Asimismo, la significativa presencia hispana en Estados Unidos, particularmente
en las fuerzas armadas, podría generar peligrosas divisiones internas. No es
casualidad que Trump haya concentrado una gran fuerza naval frente a la costa
venezolana, aunque lleva allí meses, y aparte de disparar contra varias lanchas
rápidas —supuestamente implicadas en narcotráfico— no ha hecho nada que
justifique esta demostración de fuerza. Este punto muerto no solo evidencia la
indecisión de la Casa Blanca, sino también el cálculo superficial con el que se
concibió toda la operación. Existe un riesgo real de que, llegado este punto,
cualquier movimiento resulte contraproducente; si retira sus fuerzas sin
obtener ningún resultado, parecerá incapaz de cumplir la misión —y Maduro se
proclamará vencedor—, pero si ataca de cualquier forma, corre el riesgo de
enemistarse con todo el subcontinente. Quizás la única salida que le queda sea
un ataque más o menos coordinado, como el que lanzó contra las instalaciones
nucleares iraníes, lo que le permitiría emular a John Wayne, pero en la
ficción, no en la realidad.
Por otro lado,
Pekín —que está expandiendo comercialmente su presencia en toda Latinoamérica,
comenzando obviamente por la costa del Pacífico— tiene un gran interés en el
petróleo venezolano y, en general, en la región del Caribe como punto de
conexión entre el Atlántico y el Pacífico (véase tanto su participación en el
Canal de Panamá como la posibilidad de un nuevo canal en Nicaragua).

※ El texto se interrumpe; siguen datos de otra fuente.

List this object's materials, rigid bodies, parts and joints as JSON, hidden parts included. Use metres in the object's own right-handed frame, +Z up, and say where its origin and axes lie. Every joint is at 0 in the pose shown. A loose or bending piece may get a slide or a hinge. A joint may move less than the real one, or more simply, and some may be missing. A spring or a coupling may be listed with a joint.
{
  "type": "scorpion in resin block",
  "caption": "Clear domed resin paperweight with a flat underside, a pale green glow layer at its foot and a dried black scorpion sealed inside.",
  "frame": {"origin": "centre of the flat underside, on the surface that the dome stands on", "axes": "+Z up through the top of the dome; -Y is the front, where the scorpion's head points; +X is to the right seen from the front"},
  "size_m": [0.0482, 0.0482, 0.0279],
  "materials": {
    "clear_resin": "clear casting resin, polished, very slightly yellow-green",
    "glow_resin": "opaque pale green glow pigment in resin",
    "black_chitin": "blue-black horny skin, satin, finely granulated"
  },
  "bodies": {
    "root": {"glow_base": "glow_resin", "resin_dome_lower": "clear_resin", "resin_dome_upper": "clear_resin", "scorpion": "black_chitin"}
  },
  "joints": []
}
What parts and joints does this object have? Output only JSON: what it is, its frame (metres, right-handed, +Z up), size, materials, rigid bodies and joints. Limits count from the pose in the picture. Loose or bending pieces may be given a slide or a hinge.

Para
Moscú, sin embargo, esto representa un elemento de disuasión estratégica: si
Estados Unidos reiterara su amenaza de desplegar misiles en Europa, Rusia
podría, a su vez, amenazar con desplegarlos en represalia en Venezuela.
Fundamentalmente,
por lo tanto, la situación crítica que enfrenta Washington en su propia
zona de influencia no se debe tanto a la inmediatez de las
amenazas de sus adversarios, sino más bien a la dificultad de recuperar un
papel que no sea simplemente hegemónico, sino de control real.
En conclusión,
se puede afirmar que el imperio estadounidense, en declive, enfrenta numerosos
desafíos, todos ellos de difícil solución. Para complicar aún más las cosas, es
necesario abordarlos prácticamente todos simultáneamente, conscientes de que
cualquier error o fracaso tendrá repercusiones inmediatas en
otros escenarios. El liderazgo estadounidense debe actuar tanto para frenar su
declive como para confrontar a adversarios cuyas capacidades crecen rápidamente
y cuya fuerza reside precisamente en la complejidad del panorama global. De
hecho, ninguno de estos actores, incluso aquellos que desempeñan un papel global
como China y, en menor medida, Rusia, está profundamente involucrado en todos
los frentes de conflicto. Comprender cómo abordar estas cuestiones críticas
constituye el gran desafío para los líderes estadounidenses, tanto a nivel
formal como sustantivo. En particular, la forma en que intenten resolver
las crisis de Venezuela y Oriente Medio, en orden cronológico,
probablemente determinará el resultado de las elecciones de mitad
de mandato, que, en caso de una derrota de Trump, podrían conducir a una
parálisis, con la Casa Blanca y el Congreso inmersos principalmente en una
guerra interna, un verdadero enfrentamiento dentro del sistema de
poder profundo, que probablemente desemboque en una guerra civil. Si esto
ocurriera, la capacidad de intervención de Estados Unidos en los cuatro
escenarios se reduciría drásticamente, dejando el campo abierto a los
adversarios o, en el mejor de los casos, al caos.